Mark Mulkay of the Kern Delta Water District in Bakersfield said his district has been measuring water in order to charge its customers since 1965.
And nine of the purportedly noncompliant districts have already provided verification to ELF that they are following the law. Where some water districts are too small to be able to afford such paperwork, Ted Trimble of the Western Canal Water District in Oroville is working on creating a regional water plan.
Water Grab?
If the ELF case prevails in Siskiyou County, it may not be long before such legal challenges are made against adjudicated urban water basins upon which Southern California depends for about 60 percent of its water supplies in a dry year.

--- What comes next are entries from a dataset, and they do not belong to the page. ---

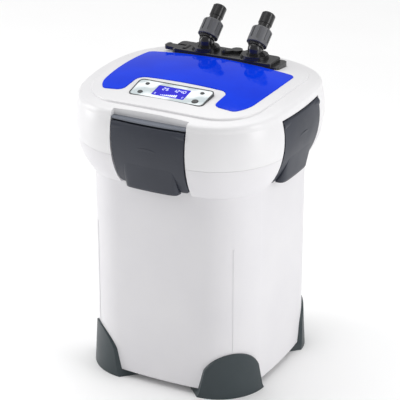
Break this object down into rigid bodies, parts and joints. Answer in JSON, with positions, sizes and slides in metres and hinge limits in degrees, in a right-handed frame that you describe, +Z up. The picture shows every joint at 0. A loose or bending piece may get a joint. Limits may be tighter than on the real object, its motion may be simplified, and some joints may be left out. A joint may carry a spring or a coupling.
{
  "type": "aquarium canister filter",
  "caption": "Aquarium canister filter: rounded-square canister, bulging pump head with display panel, swing-down side clips and swivelling twin hose taps.",
  "frame": {"origin": "middle of the ground plane under the four corner feet", "axes": "+X to the right seen from the control panel, +Y to the back where the hose taps are, +Z up"},
  "size_m": [0.2928, 0.2928, 0.4533],
  "materials": {
    "white_body": "gloss",
    "inner_white": "satin",
    "grey_moulding": "satin",
    "blue_gloss": "gloss",
    "black_moulding": "satin",
    "panel_silver": "satin",
    "dark_trim": "satin",
    "lcd_glass": "gloss",
    "board_green": "satin",
    "steel": "satin",
    "seal_rubber": "matte",
    "stator_resin": "matte",
    "impeller_plastic": "satin",
    "magnet": "matte",
    "ceramic": "satin",
    "foam_black": "matte",
    "foam_grey": "matte",
    "wool_white": "matte"
  },
  "bodies": {
    "housing": {"canister": "white_body", "head_housing": "white_body", "head_base": "inner_white", "main_seal": "seal_rubber", "cover_screws": "steel", "blue_cover": "blue_gloss", "panel_border": "dark_trim", "display_faceplate": "panel_silver", "lcd_window": "lcd_glass", "control_board": "board_green", "cord_gland": "black_moulding", "tap_block": "black_moulding", "lock_pin": "steel", "riser_outlet": "black_moulding", "riser_inlet": "black_moulding", "intake_tube": "black_moulding", "stator": "stator_resin", "impeller_shaft": "ceramic", "shaft_bush_top": "seal_rubber", "shaft_bush_low": "seal_rubber", "impeller_cover": "inner_white", "basket_lower": "inner_white", "basket_middle": "inner_white", "basket_upper": "inner_white", "foam_coarse": "foam_black", "foam_medium": "foam_grey", "wool_fine": "wool_white", "foot_front_right": "grey_moulding", "foot_back_right": "grey_moulding", "foot_back_left": "grey_moulding", "foot_front_left": "grey_moulding", "clip_pin_front": "steel", "clip_pin_right": "steel", "clip_pin_back": "steel", "clip_pin_left": "steel"},
    "clip_front": {"clip_front": "grey_moulding"},
    "clip_right": {"clip_right": "grey_moulding"},
    "clip_back": {"clip_back": "grey_moulding"},
    "clip_left": {"clip_left": "grey_moulding"},
    "tap_left": {"tap_stem_left": "black_moulding", "stem_ring_left": "seal_rubber"},
    "nut_left": {"hose_nut_left": "black_moulding"},
    "tap_right": {"tap_stem_right": "black_moulding", "stem_ring_right": "seal_rubber"},
    "nut_right": {"hose_nut_right": "black_moulding"},
    "lock_lever": {"lock_lever": "black_moulding"},
    "flow_lever": {"flow_lever": "black_moulding"},
    "key_top_left": {"key_top_left": "dark_trim"},
    "key_top_right": {"key_top_right": "dark_trim"},
    "key_low_left": {"key_low_left": "dark_trim"},
    "key_low_right": {"key_low_right": "dark_trim"},
    "rotor": {"impeller": "impeller_plastic", "rotor_magnet": "magnet"}
  },
  "joints": [
    {"name": "clip_front_hinge", "type": "hinge", "parent": "housing", "child": "clip_front", "pos_m": [0, -0.1372, 0.3637], "axis": [-1, 0, 0], "range_deg": [0, 60]},
    {"name": "clip_right_hinge", "type": "hinge", "parent": "housing", "child": "clip_right", "pos_m": [0.1372, 0, 0.3637], "axis": [0, -1, 0], "range_deg": [0, 60]},
    {"name": "clip_back_hinge", "type": "hinge", "parent": "housing", "child": "clip_back", "pos_m": [0, 0.1372, 0.3637], "axis": [1, 0, 0], "range_deg": [0, 60]},
    {"name": "clip_left_hinge", "type": "hinge", "parent": "housing", "child": "clip_left", "pos_m": [-0.1372, 0, 0.3637], "axis": [0, 1, 0], "range_deg": [0, 60]},
    {"name": "tap_left_swivel", "type": "hinge", "parent": "housing", "child": "tap_left", "pos_m": [-0.032, 0.0747, 0.4044], "axis": [0, 0, 1], "range_deg": [-30, 30]},
    {"name": "nut_left_turn", "type": "hinge", "parent": "tap_left", "child": "nut_left", "pos_m": [-0.0317, 0.07893, 0.41564], "axis": [0.0493, 0.7054, 0.7071], "continuous": true},
    {"name": "tap_right_swivel", "type": "hinge", "parent": "housing", "child": "tap_right", "pos_m": [0.039, 0.0747, 0.4044], "axis": [0, 0, 1], "range_deg": [-30, 30]},
    {"name": "nut_right_turn", "type": "hinge", "parent": "tap_right", "child": "nut_right", "pos_m": [0.0393, 0.07893, 0.41564], "axis": [0.0493, 0.7054, 0.7071], "continuous": true},
    {"name": "lock_lever_hinge", "type": "hinge", "parent": "housing", "child": "lock_lever", "pos_m": [-0.058, 0.069, 0.3978], "axis": [0, 1, 0], "range_deg": [0, 70]},
    {"name": "flow_lever_turn", "type": "hinge", "parent": "housing", "child": "flow_lever", "pos_m": [0.01, 0.0817, 0.4], "axis": [0, 0, 1], "range_deg": [0, 55]},
    {"name": "key_top_left_press", "type": "slide", "parent": "housing", "child": "key_top_left", "axis": [0, 0.2079, -0.9781], "range_m": [0, 0.0007], "stiffness_N_per_m": 300, "springref_m": -0.0003},
    {"name": "key_top_right_press", "type": "slide", "parent": "housing", "child": "key_top_right", "axis": [0, 0.2079, -0.9781], "range_m": [0, 0.0007], "stiffness_N_per_m": 300, "springref_m": -0.0003},
    {"name": "key_low_left_press", "type": "slide", "parent": "housing", "child": "key_low_left", "axis": [0, 0.2079, -0.9781], "range_m": [0, 0.0007], "stiffness_N_per_m": 300, "springref_m": -0.0003},
    {"name": "key_low_right_press", "type": "slide", "parent": "housing", "child": "key_low_right", "axis": [0, 0.2079, -0.9781], "range_m": [0, 0.0007], "stiffness_N_per_m": 300, "springref_m": -0.0003},
    {"name": "rotor_spin", "type": "hinge", "parent": "housing", "child": "rotor", "pos_m": [0, 0, 0.32], "axis": [0, 0, 1], "continuous": true}
  ]
}
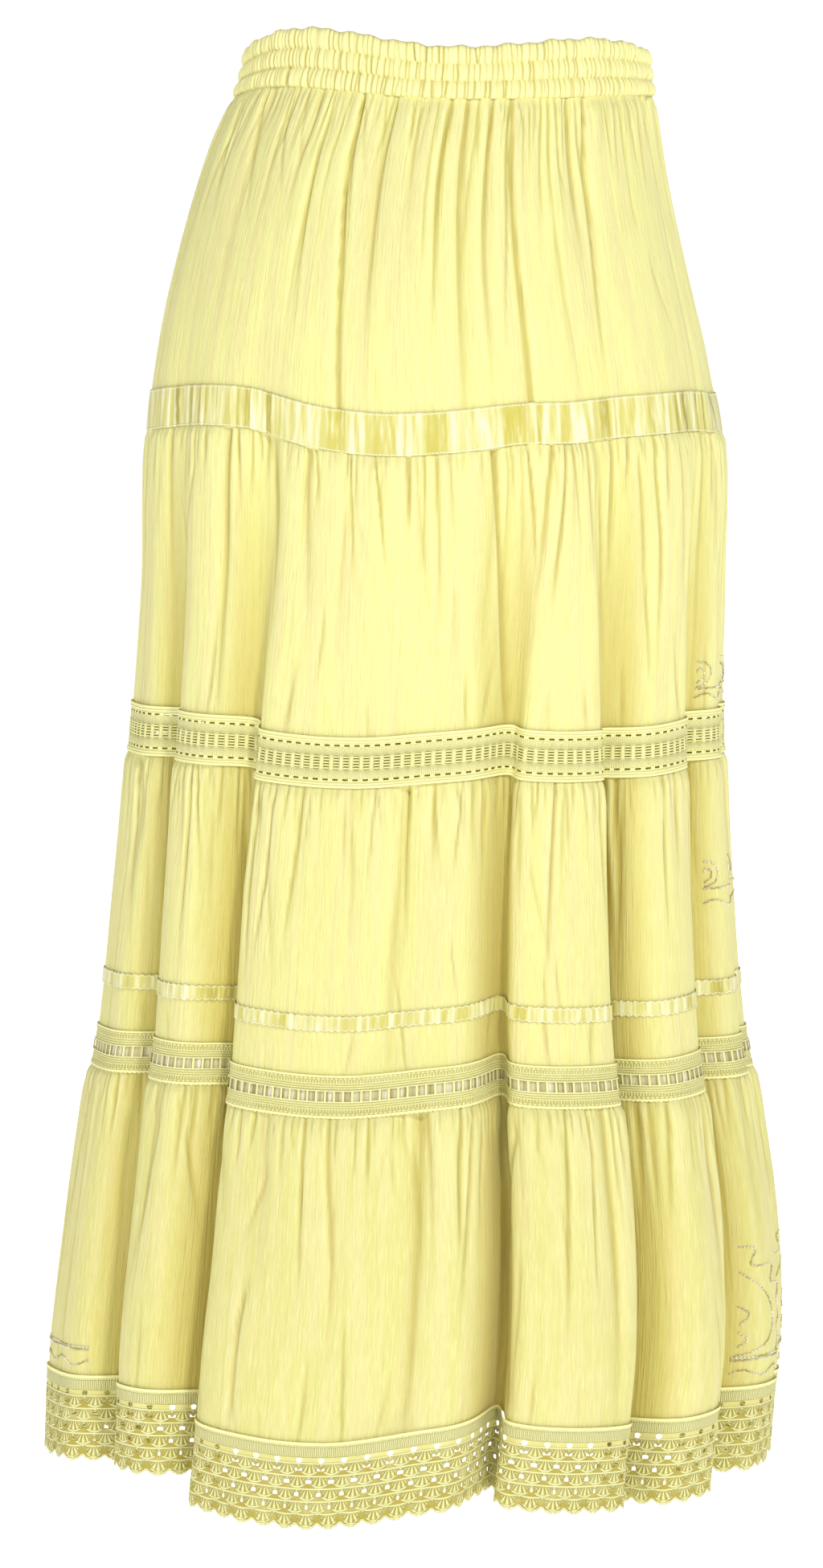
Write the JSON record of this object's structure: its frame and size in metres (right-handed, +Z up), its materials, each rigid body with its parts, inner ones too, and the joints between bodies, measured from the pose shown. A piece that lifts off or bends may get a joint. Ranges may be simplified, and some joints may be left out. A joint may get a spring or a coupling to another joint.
{
  "type": "tiered peasant skirt",
  "caption": "Ankle-length tiered cotton skirt in its worn, hollow form, with an elastic waistband, satin ribbons, lace bands and a lace hem.",
  "frame": {"origin": "middle of the waist, where the wearer's body holds the skirt up", "axes": "+Z up, along the skirt from hem to waist; -Y to the wearer's back; +X to the wearer's right"},
  "size_m": [0.4946, 0.4247, 0.9758],
  "materials": {
    "cotton": "pale yellow-green crinkled cotton gauze",
    "satin": "pale yellow satin ribbon with a high sheen",
    "lace": "pale yellow-green cotton crochet lace"
  },
  "bodies": {
    "root": {"waistband_back": "cotton", "waistband_front": "cotton", "tier_1_back": "cotton", "tier_1_front": "cotton", "wide_ribbon_back": "satin", "wide_ribbon_front": "satin", "tier_2_back": "cotton", "tier_2_front": "cotton", "lace_insertion_back": "lace", "lace_insertion_front": "lace", "tier_3_back": "cotton", "tier_3_front": "cotton", "narrow_ribbon_back": "satin", "narrow_ribbon_front": "satin", "beading_back": "lace", "beading_front": "lace", "threaded_ribbon_back": "satin", "threaded_ribbon_front": "satin", "tier_4_back": "cotton", "tier_4_front": "cotton", "hem_lace_back": "lace", "hem_lace_front": "lace"}
  },
  "joints": []
}
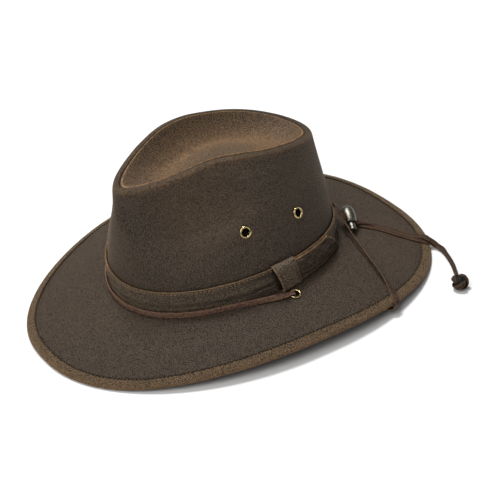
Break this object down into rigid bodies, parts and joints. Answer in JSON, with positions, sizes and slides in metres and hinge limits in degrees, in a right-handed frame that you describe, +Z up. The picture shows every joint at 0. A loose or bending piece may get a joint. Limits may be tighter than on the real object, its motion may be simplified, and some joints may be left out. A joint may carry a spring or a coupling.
{
  "type": "bush hat",
  "caption": "Oval bush hat with a pinched, dented crown, a taped upturned brim, a strapped cloth band, eyelets, and a flat leather chin lace run through a domed cord lock",
  "frame": {"origin": "middle of the hat's underside at the level it rests on, +Z up, +X the wearer's left, +Y the back of the hat, -Y the front", "axes": "+Y runs along the hat's length from front to back, +Z is up"},
  "size_m": [0.3041, 0.3637, 0.1432],
  "materials": {
    "cloth": "dark brown waxed cotton, worn lighter on its edges and ridges",
    "tape": "lighter brown woven edge tape with a stitch line",
    "brass": "dulled antique brass with bright worn rims",
    "leather": "reddish brown flat leather lace, half matt",
    "pewter": "aged pewter grey metal, satin"
  },
  "bodies": {
    "hat": {"crown_side": "cloth", "crown_top": "cloth", "brim": "cloth", "brim_binding": "tape", "hat_band": "cloth", "band_strap_end": "cloth", "band_keeper": "cloth", "vent_eyelet_left_front": "brass", "vent_eyelet_left_back": "brass", "vent_eyelet_right_front": "brass", "vent_eyelet_right_back": "brass", "brim_eyelet_left": "brass", "brim_eyelet_right": "brass", "chin_lace_front": "leather", "chin_lace_left": "leather", "chin_lace_right": "leather", "chin_lace_knot": "leather", "cord_lock_body": "pewter"},
    "lock_button": {"cord_lock_button": "pewter"}
  },
  "joints": [
    {"name": "lock_press", "type": "slide", "parent": "hat", "child": "lock_button", "axis": [-0.8663, 0.3532, 0.3532], "range_m": [0, 0.0025], "stiffness_N_per_m": 300}
  ]
}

The recent $10.5 billion proposed water bond that recently failed in the California Senate included $150 million for projects proximate to “major metropolitan cities for a river that has an adopted revitalization plan” (alluding to the proposed Los Angeles River Revitalization Master Plan). All such a project needs besides money is more water than the trickle that travels down the concrete-lined flood channels today. And the only place to get that water is from local groundwater basins. Water is turning into an elixir for ecological redevelopment projects.
At stake in the Siskiyou County groundwater case — for both rural and urban groundwater users — may be more than a drop in the bucket. Making room for kayaking in the Scott River may also make way for it in the Los Angeles River by diverting drinking water from residential users to kayakers and water-oriented real estate development in a replay of “Chinatown.”